(Adnkronos) – (dall’inviata Elvira Terranova) – “La barca procedeva molto lentamente e noi avremmo voluto chiedere l’intervento dei soccorsi ma chi conduceva la barca per tranquillizzarci ci faceva vedere su un tablet che saremmo arrivati a breve”. A raccontarlo agli investigatori della Guardia di Finanza che indagano sul naufragio nell’inchiesta coordinata dal Procuratore di Crotone Giuseppe Capoccia è un superstite del naufragio, sentito pochi giorni fa.
“Dopo cinque giorni di navigazione – prosegue – sapevamo di essere in prossimità delle coste italiane, quando ho sentito un forte rumore, e da una falla nello scafo abbiamo cominciato a imbarcare acqua. Il livello di acqua sottocoperta è salito molto rapidamente generando il caos a bordo. Salito in coperta, mi sono ritrovato in acqua e mi sono aggrappato a un pezzo di legno. La corrente mi ha spinto via”.

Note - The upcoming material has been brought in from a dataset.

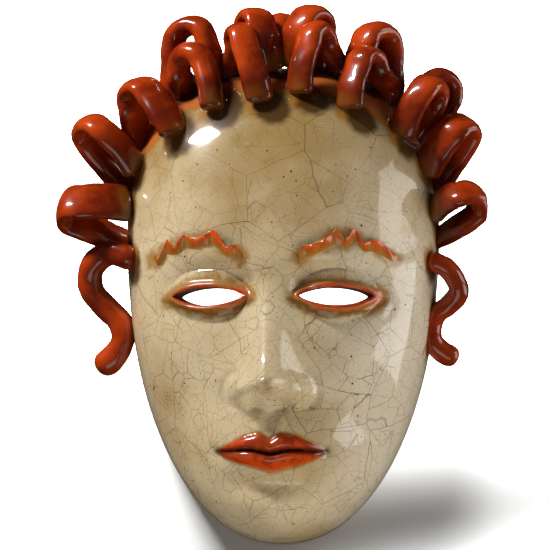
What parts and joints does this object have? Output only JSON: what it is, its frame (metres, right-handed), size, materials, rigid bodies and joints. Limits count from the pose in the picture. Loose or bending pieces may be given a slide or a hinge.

Poi racconta ancora che al timone della barca affondata davanti alle coste di Steccato di Cutro (Crotone) “si alternavano due soggetti che parlavano esclusivamente il turco, sia due che parlavano alternativamente turco e arabo, di questi non ho certezza dello Stato di provenienza. Oltre a questi soggetti vi erano anche due persone di nazionalità pakistana che, ricevendo ordini dai turchi, ci indicavano quando poter salire in coperta per prendere una boccata di aria o per esigenze fisiologiche”.